By way of example, Mr X might invest in State S, pay 20% tax there, then receive a tax credit (credit method) for that 20% in State R and pay an additional 20% in State R to reach the standard 40% rate of State R his home country. “The capital export neutrality is based on the concept,” says Pelle, “that Mr X will be able to invest worldwide but charged at the same level as if he were investing at home. The result from State R point of view is that State R contributed with CEN tax policy to promote investments abroad of its resident, therefore, State S collects 20% and State R collects 20% (providing also a tax credit)”
On the other hand, capital import neutrality policy might be chosen by those countries that want to bring capital into their country.

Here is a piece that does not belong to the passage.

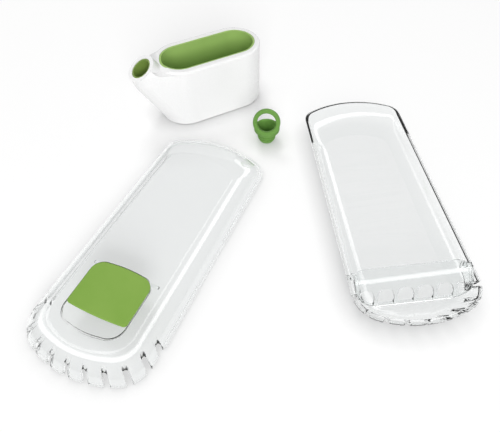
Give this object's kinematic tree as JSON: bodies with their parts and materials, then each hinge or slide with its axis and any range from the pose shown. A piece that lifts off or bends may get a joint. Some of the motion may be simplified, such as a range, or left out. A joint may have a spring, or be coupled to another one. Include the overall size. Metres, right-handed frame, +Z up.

Capital import neutrality (CIN) implies that Mr X, resident in State R, investing in a foreign country State S, and Mr Y resident in State S investing also in State S, should be placed on an equal footing from a tax perspective with respect to income sourced in the same State (State S). Via a full exemption method State R will not collect taxes on the foreign investments made by Mr X, but State S will collect 20% taxes from Mr X and and 20 % taxes from Mr. Y, therefore under CIN tax policy from State R point of view, State S collects 40% of taxes and State R 0% of taxes. Therefore for Mr. X this fact of not being taxed in State R is an advantage and for State R is an attractive tax policy.
Pelle closed his talk by noting that the taxpayer and asset manager of today should be fully aware of how the tax system works where they operate.
“Territorial taxation is a source-based tax system,” he commented, “meaning that income sourced in the country will be subject to tax, meanwhile if sourced abroad may not be taxed (CIN tax policy).
Nowadays world-wide income taxation (CEN tax policy) is the most widely spread around the globe because it is a residence-based tax system.
Despite the above, the current trend of the tax policy maker is to apply both two tax policies in the local tax law.
Finally, Pelle offered a quick insight to Turkey, which is a residence-based tax jurisdiction and that offers a low-cost passport scheme based only on investment in real estate of USD250,000, or a deposit in a Turkish bank institution of USD 0.5 million. The investments must be kept for at least 3 years. “After the 3 years you can divest and recover all your funds. The passport is provided within a maximum of 4 months from the beginning of the application,” he reported, “making this a very interesting opportunity.”